> [JOB] The entries below contain a line with "Reconstruct the object" and a line with "FLAT_SPOT_RISE = 0.55 * MM". Quote exactly those two lines and all lines between them.

──────── RECORDED DATA

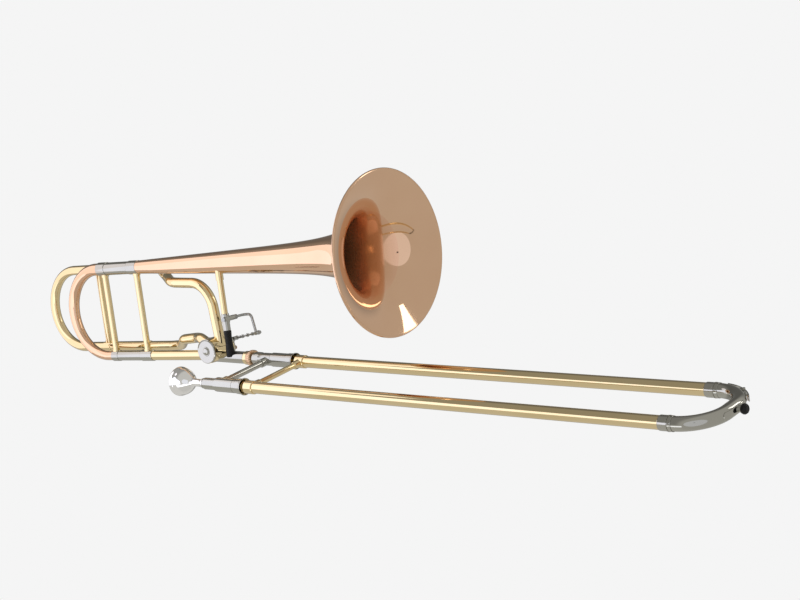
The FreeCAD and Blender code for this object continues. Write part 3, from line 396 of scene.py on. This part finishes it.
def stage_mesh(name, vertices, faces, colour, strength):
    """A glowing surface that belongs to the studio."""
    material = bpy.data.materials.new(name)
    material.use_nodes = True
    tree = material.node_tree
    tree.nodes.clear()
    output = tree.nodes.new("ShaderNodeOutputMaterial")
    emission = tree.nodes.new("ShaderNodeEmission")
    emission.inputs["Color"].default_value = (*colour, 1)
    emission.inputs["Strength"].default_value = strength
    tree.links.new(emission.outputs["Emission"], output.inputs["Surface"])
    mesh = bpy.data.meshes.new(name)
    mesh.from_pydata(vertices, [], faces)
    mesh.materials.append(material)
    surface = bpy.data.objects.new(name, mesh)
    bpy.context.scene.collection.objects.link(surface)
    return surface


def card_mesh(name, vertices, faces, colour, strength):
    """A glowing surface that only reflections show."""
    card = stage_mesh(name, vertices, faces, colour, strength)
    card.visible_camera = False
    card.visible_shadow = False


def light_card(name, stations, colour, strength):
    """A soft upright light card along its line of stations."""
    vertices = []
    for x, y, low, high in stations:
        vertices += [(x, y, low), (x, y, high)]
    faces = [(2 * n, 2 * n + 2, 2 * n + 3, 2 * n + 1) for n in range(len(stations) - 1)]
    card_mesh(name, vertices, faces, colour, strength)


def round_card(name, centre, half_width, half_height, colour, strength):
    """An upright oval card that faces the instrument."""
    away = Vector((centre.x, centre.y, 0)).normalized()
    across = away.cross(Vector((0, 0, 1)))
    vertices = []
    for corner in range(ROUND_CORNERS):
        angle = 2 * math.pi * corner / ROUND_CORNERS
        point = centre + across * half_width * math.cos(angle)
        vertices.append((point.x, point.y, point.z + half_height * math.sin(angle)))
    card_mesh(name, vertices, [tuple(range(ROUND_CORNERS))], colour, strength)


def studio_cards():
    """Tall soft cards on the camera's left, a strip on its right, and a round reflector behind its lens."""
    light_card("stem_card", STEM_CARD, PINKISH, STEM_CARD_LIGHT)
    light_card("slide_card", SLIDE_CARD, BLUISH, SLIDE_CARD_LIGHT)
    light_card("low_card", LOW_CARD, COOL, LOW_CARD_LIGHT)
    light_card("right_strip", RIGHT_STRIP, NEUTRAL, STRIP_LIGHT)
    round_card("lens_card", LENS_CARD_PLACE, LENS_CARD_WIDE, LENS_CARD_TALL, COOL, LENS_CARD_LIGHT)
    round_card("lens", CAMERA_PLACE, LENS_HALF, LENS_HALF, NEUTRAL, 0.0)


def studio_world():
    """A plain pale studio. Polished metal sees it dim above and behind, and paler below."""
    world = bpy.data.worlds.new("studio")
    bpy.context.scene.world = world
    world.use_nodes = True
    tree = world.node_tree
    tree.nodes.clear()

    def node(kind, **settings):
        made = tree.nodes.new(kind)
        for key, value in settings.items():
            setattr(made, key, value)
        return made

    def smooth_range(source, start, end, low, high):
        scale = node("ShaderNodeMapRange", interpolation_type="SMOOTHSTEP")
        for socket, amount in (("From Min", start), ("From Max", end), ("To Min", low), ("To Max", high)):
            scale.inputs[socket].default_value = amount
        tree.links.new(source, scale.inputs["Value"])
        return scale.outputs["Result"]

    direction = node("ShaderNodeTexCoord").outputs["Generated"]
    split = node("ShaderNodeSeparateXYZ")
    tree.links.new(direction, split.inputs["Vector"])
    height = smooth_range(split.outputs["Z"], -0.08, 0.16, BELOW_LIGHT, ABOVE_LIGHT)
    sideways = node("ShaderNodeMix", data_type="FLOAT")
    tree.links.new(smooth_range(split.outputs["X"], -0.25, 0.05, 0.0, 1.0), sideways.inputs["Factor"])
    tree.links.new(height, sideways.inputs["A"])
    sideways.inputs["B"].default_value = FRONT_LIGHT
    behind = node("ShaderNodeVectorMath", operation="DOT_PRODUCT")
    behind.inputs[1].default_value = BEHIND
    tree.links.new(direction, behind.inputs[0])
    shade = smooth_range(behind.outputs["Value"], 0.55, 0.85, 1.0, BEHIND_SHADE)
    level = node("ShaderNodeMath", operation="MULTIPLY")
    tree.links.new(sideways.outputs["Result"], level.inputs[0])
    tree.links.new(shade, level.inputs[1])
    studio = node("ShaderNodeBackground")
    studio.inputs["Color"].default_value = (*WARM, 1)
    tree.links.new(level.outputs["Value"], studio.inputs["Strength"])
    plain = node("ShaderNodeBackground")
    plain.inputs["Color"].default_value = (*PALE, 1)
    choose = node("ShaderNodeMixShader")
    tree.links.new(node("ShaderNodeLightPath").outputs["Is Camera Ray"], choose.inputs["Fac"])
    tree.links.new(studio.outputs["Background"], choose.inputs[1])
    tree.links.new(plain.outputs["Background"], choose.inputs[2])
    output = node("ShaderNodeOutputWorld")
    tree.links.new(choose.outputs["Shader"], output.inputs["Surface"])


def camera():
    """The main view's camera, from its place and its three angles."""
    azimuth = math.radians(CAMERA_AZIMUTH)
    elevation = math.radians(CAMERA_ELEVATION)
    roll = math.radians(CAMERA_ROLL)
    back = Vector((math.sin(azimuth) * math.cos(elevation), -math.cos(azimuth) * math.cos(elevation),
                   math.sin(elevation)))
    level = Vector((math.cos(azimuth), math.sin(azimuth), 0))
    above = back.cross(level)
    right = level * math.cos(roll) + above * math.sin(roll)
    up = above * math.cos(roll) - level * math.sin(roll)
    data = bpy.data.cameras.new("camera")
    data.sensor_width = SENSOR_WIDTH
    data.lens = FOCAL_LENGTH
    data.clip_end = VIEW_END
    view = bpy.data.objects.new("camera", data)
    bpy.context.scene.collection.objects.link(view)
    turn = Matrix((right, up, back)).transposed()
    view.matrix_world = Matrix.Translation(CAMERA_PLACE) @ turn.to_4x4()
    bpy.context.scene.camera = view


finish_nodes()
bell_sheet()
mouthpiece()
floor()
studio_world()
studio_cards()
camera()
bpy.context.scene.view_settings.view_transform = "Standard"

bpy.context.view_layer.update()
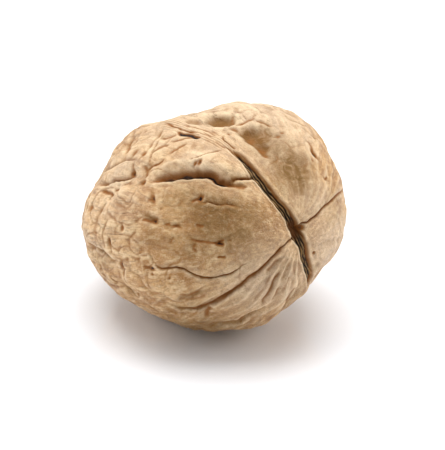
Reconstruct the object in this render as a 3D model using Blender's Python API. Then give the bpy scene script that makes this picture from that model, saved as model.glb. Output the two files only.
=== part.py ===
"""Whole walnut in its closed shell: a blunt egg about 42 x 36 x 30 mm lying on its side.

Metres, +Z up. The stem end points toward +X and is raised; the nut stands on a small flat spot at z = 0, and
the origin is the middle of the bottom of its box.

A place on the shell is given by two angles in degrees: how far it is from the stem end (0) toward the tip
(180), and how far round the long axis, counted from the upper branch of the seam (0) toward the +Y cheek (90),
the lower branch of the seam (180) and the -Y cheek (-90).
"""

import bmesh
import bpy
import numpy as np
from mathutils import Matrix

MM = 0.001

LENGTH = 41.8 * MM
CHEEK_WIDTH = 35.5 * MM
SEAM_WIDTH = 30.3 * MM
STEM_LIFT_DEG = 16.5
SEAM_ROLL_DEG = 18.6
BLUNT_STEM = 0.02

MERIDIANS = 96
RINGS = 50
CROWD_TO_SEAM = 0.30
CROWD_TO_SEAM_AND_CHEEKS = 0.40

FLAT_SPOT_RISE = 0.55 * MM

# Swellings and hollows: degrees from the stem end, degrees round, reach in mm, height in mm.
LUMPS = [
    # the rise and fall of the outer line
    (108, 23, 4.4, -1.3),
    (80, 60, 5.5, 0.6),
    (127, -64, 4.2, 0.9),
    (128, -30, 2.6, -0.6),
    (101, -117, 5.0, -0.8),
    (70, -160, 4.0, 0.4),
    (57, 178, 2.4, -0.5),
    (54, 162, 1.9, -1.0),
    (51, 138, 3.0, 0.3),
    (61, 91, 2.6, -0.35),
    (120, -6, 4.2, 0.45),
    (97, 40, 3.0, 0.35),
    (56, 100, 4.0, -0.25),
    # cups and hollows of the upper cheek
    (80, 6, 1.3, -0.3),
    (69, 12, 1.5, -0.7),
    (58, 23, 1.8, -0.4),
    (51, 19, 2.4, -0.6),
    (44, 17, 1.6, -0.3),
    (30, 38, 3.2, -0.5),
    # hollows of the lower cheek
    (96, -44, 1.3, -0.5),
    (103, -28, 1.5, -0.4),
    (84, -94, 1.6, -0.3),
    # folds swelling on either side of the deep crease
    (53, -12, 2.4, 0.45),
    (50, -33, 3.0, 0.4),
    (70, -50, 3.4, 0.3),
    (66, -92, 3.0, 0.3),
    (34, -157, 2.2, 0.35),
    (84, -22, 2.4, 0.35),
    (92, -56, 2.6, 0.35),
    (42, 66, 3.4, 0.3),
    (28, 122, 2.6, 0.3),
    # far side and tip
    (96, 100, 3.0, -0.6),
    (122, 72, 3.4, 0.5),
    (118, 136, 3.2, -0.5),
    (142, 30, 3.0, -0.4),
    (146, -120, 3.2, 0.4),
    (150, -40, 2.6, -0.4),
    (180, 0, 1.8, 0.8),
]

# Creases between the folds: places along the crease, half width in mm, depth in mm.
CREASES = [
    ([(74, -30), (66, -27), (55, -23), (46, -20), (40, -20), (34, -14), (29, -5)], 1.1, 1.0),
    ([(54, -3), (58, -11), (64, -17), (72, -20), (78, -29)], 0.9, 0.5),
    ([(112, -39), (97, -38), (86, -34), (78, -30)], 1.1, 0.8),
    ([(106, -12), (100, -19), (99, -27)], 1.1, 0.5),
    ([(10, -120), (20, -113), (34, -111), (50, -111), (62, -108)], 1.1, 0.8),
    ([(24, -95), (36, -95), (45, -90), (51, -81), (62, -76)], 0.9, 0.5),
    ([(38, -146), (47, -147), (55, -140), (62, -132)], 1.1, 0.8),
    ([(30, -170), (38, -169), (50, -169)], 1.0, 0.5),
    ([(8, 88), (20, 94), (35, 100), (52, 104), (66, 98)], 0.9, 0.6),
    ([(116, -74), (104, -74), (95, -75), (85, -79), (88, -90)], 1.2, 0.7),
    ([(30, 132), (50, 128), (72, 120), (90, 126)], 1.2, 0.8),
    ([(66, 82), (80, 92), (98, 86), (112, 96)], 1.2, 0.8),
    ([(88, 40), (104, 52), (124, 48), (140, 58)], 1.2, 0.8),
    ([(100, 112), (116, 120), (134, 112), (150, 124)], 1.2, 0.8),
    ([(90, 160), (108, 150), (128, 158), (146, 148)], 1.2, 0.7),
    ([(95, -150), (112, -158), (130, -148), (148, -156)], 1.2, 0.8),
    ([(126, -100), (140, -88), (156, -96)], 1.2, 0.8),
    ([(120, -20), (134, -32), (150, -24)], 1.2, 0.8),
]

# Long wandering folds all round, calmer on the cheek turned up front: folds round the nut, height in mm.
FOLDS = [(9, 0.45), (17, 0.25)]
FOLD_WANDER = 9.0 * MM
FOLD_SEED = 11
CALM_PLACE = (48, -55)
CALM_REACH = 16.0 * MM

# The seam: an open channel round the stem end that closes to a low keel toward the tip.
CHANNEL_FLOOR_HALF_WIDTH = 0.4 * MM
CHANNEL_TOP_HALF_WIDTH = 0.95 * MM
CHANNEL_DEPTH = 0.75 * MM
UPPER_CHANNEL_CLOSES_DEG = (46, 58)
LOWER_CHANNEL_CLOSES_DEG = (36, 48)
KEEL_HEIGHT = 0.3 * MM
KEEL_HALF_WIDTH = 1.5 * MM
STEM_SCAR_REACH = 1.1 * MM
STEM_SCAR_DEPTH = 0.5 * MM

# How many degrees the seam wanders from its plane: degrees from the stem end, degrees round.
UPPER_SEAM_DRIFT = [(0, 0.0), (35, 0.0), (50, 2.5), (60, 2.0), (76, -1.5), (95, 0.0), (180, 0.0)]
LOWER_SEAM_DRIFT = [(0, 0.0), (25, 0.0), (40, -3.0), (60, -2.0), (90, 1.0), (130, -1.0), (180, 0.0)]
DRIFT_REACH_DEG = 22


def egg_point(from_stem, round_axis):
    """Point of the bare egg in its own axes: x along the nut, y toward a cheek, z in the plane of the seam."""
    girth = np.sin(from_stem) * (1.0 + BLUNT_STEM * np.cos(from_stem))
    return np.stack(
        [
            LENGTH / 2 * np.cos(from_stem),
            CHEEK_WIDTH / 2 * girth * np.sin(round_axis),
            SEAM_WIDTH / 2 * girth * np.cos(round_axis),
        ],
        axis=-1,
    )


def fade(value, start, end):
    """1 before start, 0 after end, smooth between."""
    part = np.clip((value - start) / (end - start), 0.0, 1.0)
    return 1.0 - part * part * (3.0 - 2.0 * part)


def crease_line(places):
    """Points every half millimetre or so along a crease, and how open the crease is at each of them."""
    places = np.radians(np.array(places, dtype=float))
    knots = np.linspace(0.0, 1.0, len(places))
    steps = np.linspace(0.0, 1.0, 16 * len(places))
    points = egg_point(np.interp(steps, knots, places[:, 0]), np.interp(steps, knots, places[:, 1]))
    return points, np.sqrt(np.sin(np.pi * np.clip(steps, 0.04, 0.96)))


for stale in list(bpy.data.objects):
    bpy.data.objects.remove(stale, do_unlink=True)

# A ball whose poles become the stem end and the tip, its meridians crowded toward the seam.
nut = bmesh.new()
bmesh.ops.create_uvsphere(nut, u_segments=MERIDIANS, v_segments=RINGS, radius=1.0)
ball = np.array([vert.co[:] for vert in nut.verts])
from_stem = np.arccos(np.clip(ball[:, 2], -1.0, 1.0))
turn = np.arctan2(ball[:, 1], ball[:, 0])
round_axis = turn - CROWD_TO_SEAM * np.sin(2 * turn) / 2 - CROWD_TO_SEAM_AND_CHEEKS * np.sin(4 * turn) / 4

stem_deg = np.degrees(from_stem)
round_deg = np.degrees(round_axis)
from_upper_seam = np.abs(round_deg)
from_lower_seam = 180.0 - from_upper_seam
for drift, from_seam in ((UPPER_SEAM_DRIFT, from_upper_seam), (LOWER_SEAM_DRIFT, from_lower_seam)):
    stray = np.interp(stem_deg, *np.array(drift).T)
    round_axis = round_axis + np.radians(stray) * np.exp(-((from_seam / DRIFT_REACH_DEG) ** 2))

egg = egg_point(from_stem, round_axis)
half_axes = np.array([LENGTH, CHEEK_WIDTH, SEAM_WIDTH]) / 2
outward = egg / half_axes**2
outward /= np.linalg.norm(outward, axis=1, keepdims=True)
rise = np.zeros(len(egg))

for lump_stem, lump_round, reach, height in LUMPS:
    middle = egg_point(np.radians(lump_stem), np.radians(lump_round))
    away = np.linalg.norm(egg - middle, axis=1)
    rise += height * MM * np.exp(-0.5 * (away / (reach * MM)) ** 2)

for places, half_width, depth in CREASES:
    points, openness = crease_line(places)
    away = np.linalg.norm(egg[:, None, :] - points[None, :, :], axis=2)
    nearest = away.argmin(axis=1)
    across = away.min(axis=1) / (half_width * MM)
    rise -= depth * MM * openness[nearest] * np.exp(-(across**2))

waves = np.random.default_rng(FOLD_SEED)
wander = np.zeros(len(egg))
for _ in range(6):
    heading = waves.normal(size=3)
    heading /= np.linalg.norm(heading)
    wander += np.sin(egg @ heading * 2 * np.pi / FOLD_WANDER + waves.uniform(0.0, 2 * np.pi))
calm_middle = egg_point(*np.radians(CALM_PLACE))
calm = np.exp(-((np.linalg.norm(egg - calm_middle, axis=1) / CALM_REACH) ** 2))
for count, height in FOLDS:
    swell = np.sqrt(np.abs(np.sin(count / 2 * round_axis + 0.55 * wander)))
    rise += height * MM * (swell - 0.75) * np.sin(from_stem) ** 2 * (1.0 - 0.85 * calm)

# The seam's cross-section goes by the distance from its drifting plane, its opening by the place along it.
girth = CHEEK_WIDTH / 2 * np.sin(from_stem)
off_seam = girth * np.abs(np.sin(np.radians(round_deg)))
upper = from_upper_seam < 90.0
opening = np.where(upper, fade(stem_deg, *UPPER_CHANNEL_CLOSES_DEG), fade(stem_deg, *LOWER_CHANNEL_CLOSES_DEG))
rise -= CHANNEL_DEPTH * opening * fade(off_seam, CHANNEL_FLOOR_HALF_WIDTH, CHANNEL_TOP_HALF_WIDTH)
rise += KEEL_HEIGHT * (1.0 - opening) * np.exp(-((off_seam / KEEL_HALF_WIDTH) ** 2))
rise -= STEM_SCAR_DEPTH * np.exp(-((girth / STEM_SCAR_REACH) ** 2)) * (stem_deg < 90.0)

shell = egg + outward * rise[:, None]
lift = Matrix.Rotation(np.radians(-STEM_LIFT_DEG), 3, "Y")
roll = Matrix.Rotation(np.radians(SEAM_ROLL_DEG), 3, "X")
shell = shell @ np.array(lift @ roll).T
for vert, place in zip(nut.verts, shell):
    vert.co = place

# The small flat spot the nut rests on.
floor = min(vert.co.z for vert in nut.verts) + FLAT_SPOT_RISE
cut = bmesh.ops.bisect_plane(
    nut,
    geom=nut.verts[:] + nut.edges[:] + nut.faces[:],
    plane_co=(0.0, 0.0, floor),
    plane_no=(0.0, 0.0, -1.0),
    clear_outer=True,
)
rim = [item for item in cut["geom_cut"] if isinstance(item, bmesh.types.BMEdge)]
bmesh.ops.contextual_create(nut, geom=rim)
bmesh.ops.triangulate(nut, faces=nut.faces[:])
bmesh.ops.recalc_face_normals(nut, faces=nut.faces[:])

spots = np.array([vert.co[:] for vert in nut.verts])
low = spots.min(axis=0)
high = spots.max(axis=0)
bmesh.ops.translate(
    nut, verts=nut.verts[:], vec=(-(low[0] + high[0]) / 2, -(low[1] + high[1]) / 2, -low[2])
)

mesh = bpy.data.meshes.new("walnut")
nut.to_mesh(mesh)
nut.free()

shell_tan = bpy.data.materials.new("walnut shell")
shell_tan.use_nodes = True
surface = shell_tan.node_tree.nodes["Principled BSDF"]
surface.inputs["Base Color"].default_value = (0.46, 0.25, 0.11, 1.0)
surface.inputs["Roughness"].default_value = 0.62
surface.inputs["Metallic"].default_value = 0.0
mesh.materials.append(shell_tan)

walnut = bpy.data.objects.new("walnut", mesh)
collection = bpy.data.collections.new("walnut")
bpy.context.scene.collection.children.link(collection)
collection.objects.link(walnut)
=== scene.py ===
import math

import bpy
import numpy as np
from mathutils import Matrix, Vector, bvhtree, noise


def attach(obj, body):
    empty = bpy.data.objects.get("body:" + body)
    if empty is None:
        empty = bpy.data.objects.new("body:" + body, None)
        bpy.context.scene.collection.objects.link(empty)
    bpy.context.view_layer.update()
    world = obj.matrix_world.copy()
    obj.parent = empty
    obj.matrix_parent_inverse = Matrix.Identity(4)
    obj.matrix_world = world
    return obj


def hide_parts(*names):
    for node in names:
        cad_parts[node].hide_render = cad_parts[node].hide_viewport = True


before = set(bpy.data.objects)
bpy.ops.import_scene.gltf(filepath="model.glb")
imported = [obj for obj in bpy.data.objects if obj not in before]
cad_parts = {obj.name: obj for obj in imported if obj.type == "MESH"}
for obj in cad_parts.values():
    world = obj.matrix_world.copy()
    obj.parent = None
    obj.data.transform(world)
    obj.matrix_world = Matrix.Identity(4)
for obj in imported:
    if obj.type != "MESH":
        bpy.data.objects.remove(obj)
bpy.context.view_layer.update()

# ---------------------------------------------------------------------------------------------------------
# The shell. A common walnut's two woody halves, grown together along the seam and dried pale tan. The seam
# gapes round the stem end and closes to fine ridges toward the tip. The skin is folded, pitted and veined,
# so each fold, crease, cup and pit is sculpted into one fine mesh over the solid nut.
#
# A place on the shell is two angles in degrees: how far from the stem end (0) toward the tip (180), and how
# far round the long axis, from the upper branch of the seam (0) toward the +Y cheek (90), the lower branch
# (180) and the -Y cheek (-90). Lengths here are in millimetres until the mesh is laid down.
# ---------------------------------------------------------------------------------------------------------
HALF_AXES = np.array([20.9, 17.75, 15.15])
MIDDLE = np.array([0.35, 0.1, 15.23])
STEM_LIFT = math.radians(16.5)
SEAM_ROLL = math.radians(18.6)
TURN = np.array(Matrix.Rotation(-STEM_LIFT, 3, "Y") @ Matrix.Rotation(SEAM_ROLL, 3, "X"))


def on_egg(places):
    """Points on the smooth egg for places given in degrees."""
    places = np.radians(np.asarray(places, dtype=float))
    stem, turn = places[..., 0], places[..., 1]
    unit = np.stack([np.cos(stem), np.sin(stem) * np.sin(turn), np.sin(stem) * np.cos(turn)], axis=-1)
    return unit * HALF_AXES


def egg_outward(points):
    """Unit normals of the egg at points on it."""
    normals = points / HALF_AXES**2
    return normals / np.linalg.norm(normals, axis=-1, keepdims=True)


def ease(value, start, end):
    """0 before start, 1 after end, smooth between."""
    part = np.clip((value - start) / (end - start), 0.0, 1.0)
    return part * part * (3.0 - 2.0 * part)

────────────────

> [EXERCISE OUTPUT]
Reconstruct the object in this render as a 3D model using Blender's Python API. Then give the bpy scene script that makes this picture from that model, saved as model.glb. Output the two files only.
=== part.py ===
"""Whole walnut in its closed shell: a blunt egg about 42 x 36 x 30 mm lying on its side.

Metres, +Z up. The stem end points toward +X and is raised; the nut stands on a small flat spot at z = 0, and
the origin is the middle of the bottom of its box.

A place on the shell is given by two angles in degrees: how far it is from the stem end (0) toward the tip
(180), and how far round the long axis, counted from the upper branch of the seam (0) toward the +Y cheek (90),
the lower branch of the seam (180) and the -Y cheek (-90).
"""

import bmesh
import bpy
import numpy as np
from mathutils import Matrix

MM = 0.001

LENGTH = 41.8 * MM
CHEEK_WIDTH = 35.5 * MM
SEAM_WIDTH = 30.3 * MM
STEM_LIFT_DEG = 16.5
SEAM_ROLL_DEG = 18.6
BLUNT_STEM = 0.02

MERIDIANS = 96
RINGS = 50
CROWD_TO_SEAM = 0.30
CROWD_TO_SEAM_AND_CHEEKS = 0.40

FLAT_SPOT_RISE = 0.55 * MM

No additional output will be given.